I definitely see Google/Amazon/Microsoft shedding a huge amount of market cap when the time comes to write-off the 100s of billions they invested the past two years.
They just don’t have any feasible path to recouping those investments.
Sure, they’ll never go fully broke, that’s just a nice word for emphasis.
As i understand it most of the money they are investing goes into new datacenters. So when a model gets outdone by a new one they still have those, unlike e.g. OpenAI that use other companies resources (i think microsoft and oracle mostly?). In a way companies that use those external clouds to train their own models are financing the investments needed for the big players.
AWS, GCP and Azure are all growing 30%+ yoy, are profitable and if anything supply constraint in that they can’t build more capacity fast enough to meet demand. So it seems to me that to some degree they are already recouping some of those investments. I don’t see a drop in demand for compute, and even if using/training ai would become less resource intensive, Jevons paradox would just lead to more demand.
Of course they also burn a lot of money as anytime a new model gets trained and beats the older ones, it kind of renders the resources spend on the previous one worthless. But to me that seems like the cost of doing business.
The current investments they can afford. What would actually lead to shedding huge amounts of marketcap is, if they’d let a rival establish themselves. Similar to how the movie studios didn’t get into streaming early (mostly to not hurt their cable business) and gave Netflix enough time to establish themselves.
To comment on something you mentioned in another reply below:
I just don’t see a world where most people are coughing up more than $10 a month for AI.

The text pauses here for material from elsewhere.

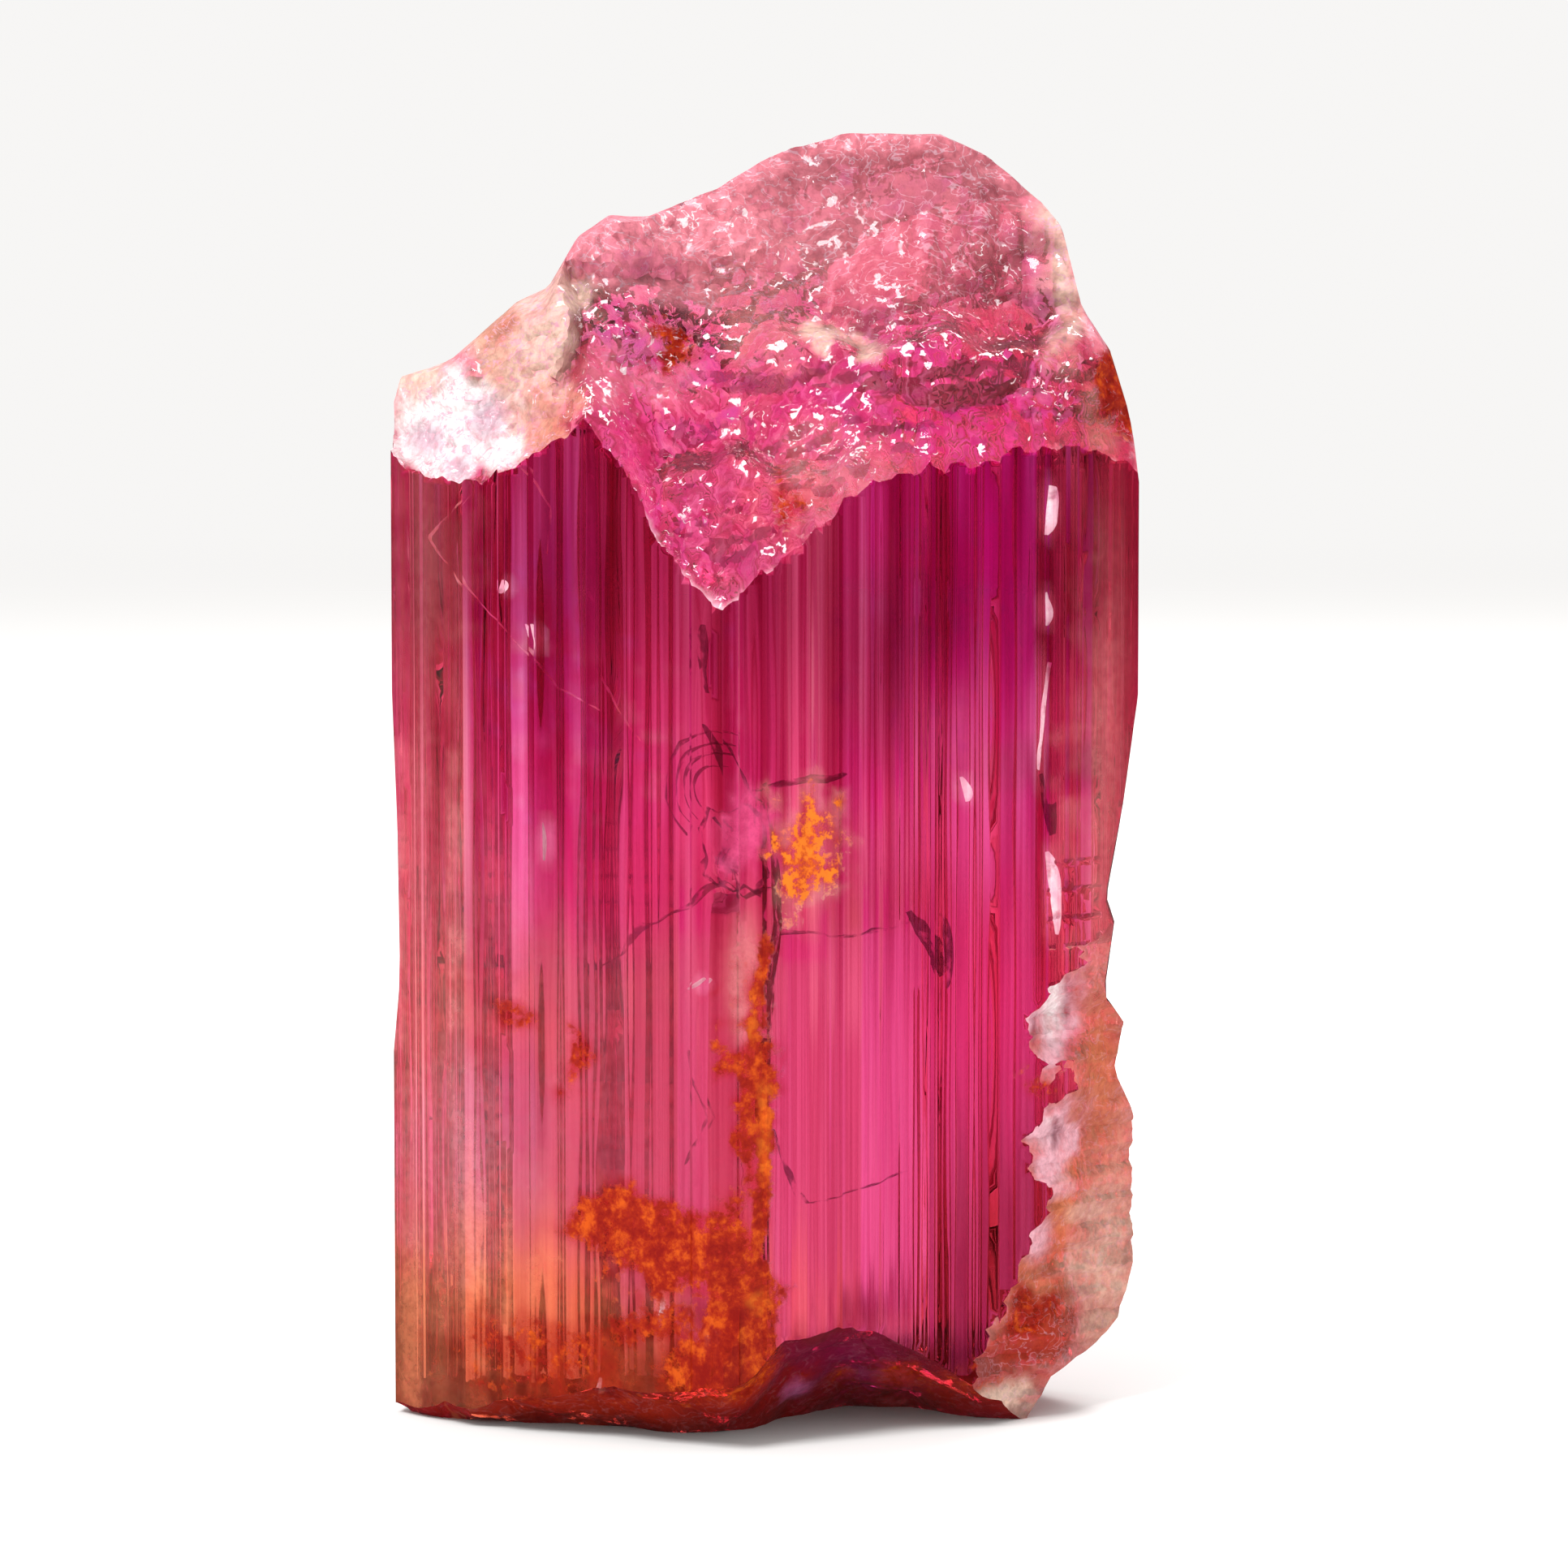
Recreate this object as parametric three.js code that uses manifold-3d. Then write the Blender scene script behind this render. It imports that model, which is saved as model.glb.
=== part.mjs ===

I think the big money will be in the business world, where salaries for actual people are high enough that saving a person even a few hours/week or replacing a single employee saves so much money that even expensive subscriptions would easily be worth it.
On the consumer side as you say running smaller models locally will likely be the norm. But that means it would be free for both the likes of Deepseek and Google. And then it’ll just come down to who has access to personal information and is better embedded, which would be likely be whoever also controls other aspects of a users life, such as Goole with Android, gmail etc. Money here will be made just as it is done with other free services.
You could have made this same analysis in 2000 and it would be equally valid.
Yes, the business world is willing to pay big bucks to reduce labour costs and that business case is solid.
But we already see that success is not determined by the size of the model, but by the data and providing and processing that data in a smart way to the AI. And the companies that are successful in this area are model agnostic. They can, and will, switch to cheaper to run models that are good enough for their purposes.
So the dogma that whoever has the biggest model wins, just doesn’t apply. AI is already hitting diminishing returns.
Once the investment money pumping the hype is gone, there will be a glut of capacity and a heavy price competition, which will drive down margins.